La complicidad disfrazada de diplomacia.
Ricardo Acosta
En política, hay decisiones que definen con claridad qué lado de la historia se elige. No hay espacio para la ambigüedad cuando se trata de dictaduras, y Venezuela es un caso de manual. Nicolás Maduro no es un presidente, es un tirano que destruyó la democracia, sometió a su pueblo al hambre y la miseria, persiguió a la oposición y convirtió a su país en un territorio donde los derechos humanos no existen.
Uruguay, hasta hace poco, había mantenido una postura digna y crítica ante el régimen de Maduro. Pero el nuevo gobierno del Frente Amplio ha decidido romper con esa tradición y abrirle la puerta a la vergüenza. El Ministerio de Relaciones Exteriores anunció que deja de reconocer a Edmundo González Urrutia, el presidente interino respaldado por la oposición y la comunidad internacional. Esto significa, en términos simples, que Uruguay ha dejado de señalar al dictador para darle la espalda a quienes luchan por la libertad en Venezuela.
El presidente Yamandú Orsi ha dicho públicamente que considera a Maduro un dictador. Sin embargo, su Cancillería toma una decisión que se alinea con los sectores más complacientes con el chavismo. Este desdoblamiento no es casual. Orsi, a pesar de ser el presidente, no tiene el control absoluto de su gobierno. Hay compromisos ideológicos que debe cumplir, y el Frente Amplio es una estructura donde conviven desde socialdemócratas hasta quienes ven en la Venezuela de Maduro un modelo a seguir. No hay dudas de que la presión interna ha pesado más que la coherencia moral.
Pero este cambio de postura no es solo una cuestión de política interna. Tiene consecuencias diplomáticas reales. En un momento en el que Venezuela se prepara para unas elecciones amañadas, donde la oposición es perseguida y sus candidatos son inhabilitados, Uruguay envía un mensaje de indiferencia. Y en diplomacia, la indiferencia es complicidad.
Mientras países como Estados Unidos y la Unión Europea siguen denunciando los abusos del régimen, Uruguay opta por suavizar su posición, alineándose con gobiernos como el de Brasil y Colombia, que han adoptado una postura más blanda hacia Maduro. No es casualidad. La estrategia es clara: alejarse del aislamiento internacional que tenía el chavismo y tratarlo como un gobierno legítimo.
El problema es que Maduro no es un gobierno legítimo. Es un dictador que, a través del fraude, la represión y la manipulación del poder judicial, se mantiene en el poder. Decir lo contrario es una mentira. Y que Uruguay contribuya a blanquear esa mentira es una traición a los principios democráticos que siempre defendió.
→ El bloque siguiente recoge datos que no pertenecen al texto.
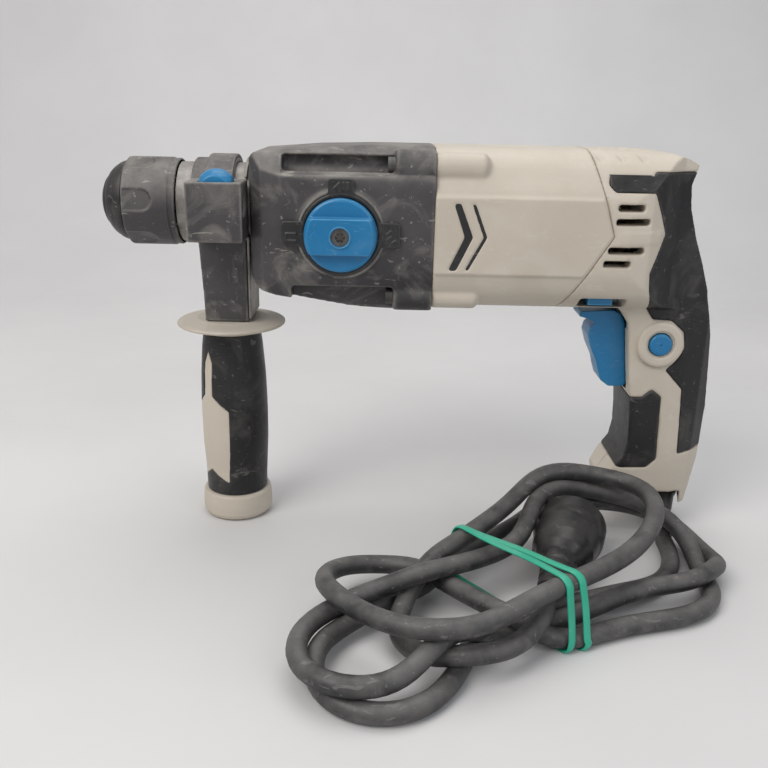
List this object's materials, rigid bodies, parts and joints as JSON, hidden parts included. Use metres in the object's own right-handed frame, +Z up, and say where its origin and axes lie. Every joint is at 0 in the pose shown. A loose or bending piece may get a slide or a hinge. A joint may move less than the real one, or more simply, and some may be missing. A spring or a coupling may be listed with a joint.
{
  "type": "corded rotary hammer drill",
  "caption": "Corded rotary hammer drill with a sleeve chuck, mode knob, pistol grip with trigger, clamp-on side handle and a tied-up mains lead.",
  "frame": {"origin": "mouth of the tool socket, on the spindle axis", "axes": "+X runs back along the spindle axis from the nose to the grip, +Z is up, the mode knob is on the -Y side"},
  "size_m": [0.3214, 0.2136, 0.2064],
  "materials": {
    "beige_plastic": "moulded, lightly grained, scuffed",
    "dark_plastic": "moulded, dusty",
    "black_rubber": "matte, worn glossy where held",
    "blue_plastic": "smooth moulded",
    "black_plastic": "fine grain",
    "steel": "turned and ground",
    "bright_steel": "polished",
    "alloy": "die cast",
    "copper": "enamelled wire and drawn copper",
    "brass": "pressed sheet",
    "carbon": "sintered graphite",
    "green_rubber": "smooth stretched band",
    "cord_rubber": "matte, dusty"
  },
  "bodies": {
    "housing": {"shaft_seal": "black_rubber", "front_bearing": "bright_steel", "spindle_support": "alloy", "countershaft_bearings": "bright_steel", "gearbox_nose": "alloy", "gearbox_cover": "dark_plastic", "bearing_plate": "alloy", "housing_screws": "steel", "selector_plate": "black_plastic", "motor_bearings": "bright_steel", "stator_core": "steel", "field_coils": "copper", "brush_holders": "brass", "carbon_brushes": "carbon", "motor_housing": "beige_plastic", "side_chevrons": "black_plastic", "handle_shell_left": "beige_plastic", "handle_shell_right": "beige_plastic", "rubber_back": "black_rubber", "rubber_front": "black_rubber", "handle_screws": "steel", "switch_module": "black_plastic", "cord_boot": "black_rubber", "cord_lead": "cord_rubber", "cord_hank": "cord_rubber", "tie_band": "green_rubber", "plug": "black_plastic", "plug_pins": "bright_steel"},
    "spindle": {"spindle": "steel", "spindle_gear": "steel", "dust_cap": "black_rubber", "locking_ball": "bright_steel", "spring_washer": "steel", "chuck_spring": "bright_steel"},
    "chuck": {"chuck_sleeve": "dark_plastic", "lock_ring": "steel"},
    "impact_bolt": {"impact_bolt": "bright_steel"},
    "piston": {"piston": "alloy"},
    "striker": {"striker": "bright_steel"},
    "countershaft": {"countershaft": "steel", "wobble_hub": "steel", "reduction_gear": "steel"},
    "wobble": {"wobble_ring": "bright_steel"},
    "armature": {"armature_shaft": "steel", "armature_core": "steel", "armature_windings": "copper", "commutator": "copper", "fan": "black_plastic"},
    "selector": {"selector_knob": "blue_plastic", "selector_screw": "steel"},
    "trigger": {"trigger": "blue_plastic"},
    "direction_lever": {"direction_lever": "blue_plastic"},
    "lock_button": {"lock_button": "blue_plastic"},
    "side_handle": {"clamp_yoke": "dark_plastic", "clamp_strap": "dark_plastic", "clamp_plate": "alloy"},
    "side_grip": {"handle_core": "beige_plastic", "grip_sleeve": "black_rubber", "clamp_bolt": "steel"},
    "depth_button": {"depth_button": "blue_plastic"}
  },
  "joints": [
    {"name": "countershaft_spin", "type": "hinge", "parent": "housing", "child": "countershaft", "pos_m": [0, 0, -0.028], "axis": [1, 0, 0], "continuous": true},
    {"name": "spindle_spin", "type": "hinge", "parent": "housing", "child": "spindle", "pos_m": [0, 0, 0], "axis": [1, 0, 0], "continuous": true},
    {"name": "armature_spin", "type": "hinge", "parent": "housing", "child": "armature", "pos_m": [0, 0, -0.012], "axis": [1, 0, 0], "continuous": true},
    {"name": "chuck_slide", "type": "slide", "parent": "spindle", "child": "chuck", "axis": [1, 0, 0], "range_m": [0, 0.005], "stiffness_N_per_m": 1500, "springref_m": -0.004, "deforming": ["chuck_spring"]},
    {"name": "impact_bolt_slide", "type": "slide", "parent": "spindle", "child": "impact_bolt", "axis": [1, 0, 0], "range_m": [-0.003, 0]},
    {"name": "wobble_rock", "type": "hinge", "parent": "housing", "child": "wobble", "pos_m": [0.125, 0, -0.028], "axis": [0, 1, 0], "range_deg": [-12, 12]},
    {"name": "piston_slide", "type": "slide", "parent": "housing", "child": "piston", "axis": [1, 0, 0], "range_m": [-0.0058, 0.0058]},
    {"name": "striker_slide", "type": "slide", "parent": "piston", "child": "striker", "axis": [1, 0, 0], "range_m": [-0.006, 0.006]},
    {"name": "selector_turn", "type": "hinge", "parent": "housing", "child": "selector", "pos_m": [0.123, -0.04, -0.01], "axis": [0, 1, 0], "range_deg": [0, 180]},
    {"name": "trigger_pull", "type": "slide", "parent": "housing", "child": "trigger", "axis": [1, 0, 0], "range_m": [0, 0.006], "stiffness_N_per_m": 900, "springref_m": -0.006},
    {"name": "direction_lever_swing", "type": "hinge", "parent": "housing", "child": "direction_lever", "pos_m": [0.268, 0, -0.0433], "axis": [0, 0, 1], "range_deg": [-10, 10]},
    {"name": "lock_button_press", "type": "slide", "parent": "housing", "child": "lock_button", "axis": [0, 1, 0], "range_m": [0, 0.0025], "stiffness_N_per_m": 300, "springref_m": -0.003},
    {"name": "side_handle_swivel", "type": "hinge", "parent": "housing", "child": "side_handle", "pos_m": [0, 0, 0], "axis": [1, 0, 0], "continuous": true},
    {"name": "side_grip_twist", "type": "hinge", "parent": "side_handle", "child": "side_grip", "pos_m": [0.062, 0, -0.1], "axis": [0, 0, 1], "range_deg": [0, 720]},
    {"name": "depth_button_press", "type": "slide", "parent": "side_handle", "child": "depth_button", "axis": [0, 0, -1], "range_m": [0, 0.0025], "stiffness_N_per_m": 300, "springref_m": -0.003}
  ],
  "couplings": [
    {"joint": "spindle_spin", "follows": "countershaft_spin", "ratio": -0.24444},
    {"joint": "armature_spin", "follows": "countershaft_spin", "ratio": -3.4444},
    {"joint": "wobble_rock", "follows": "piston_slide", "rad_per_m": 36}
  ]
}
Por eso, la oposición uruguaya no puede quedarse de brazos cruzados. No se trata solo de criticar en Twitter o hacer declaraciones aisladas. Debe haber una ofensiva política seria. Se debe exigir una comparecencia del canciller en el Parlamento para que explique esta decisión. Se debe alertar a la comunidad internacional de que Uruguay está cambiando su postura y normalizando a una dictadura. Se debe denunciar que este giro no responde a una estrategia de Estado, sino a presiones ideológicas dentro del Frente Amplio.
Porque si Uruguay empieza a ceder en sus principios, lo que hoy parece un matiz diplomático puede convertirse en un nuevo alineamiento político. Y la historia nos ha enseñado que la tibieza frente a las dictaduras solo las fortalece.
El Frente Amplio puede querer jugar a dos puntas, diciendo que Maduro es un dictador pero tratándolo como un presidente legítimo. Pero la realidad es que no se puede estar con Dios y con el diablo al mismo tiempo. O se está con la democracia o se es cómplice del autoritarismo.
Y hoy, Uruguay está eligiendo el peor camino.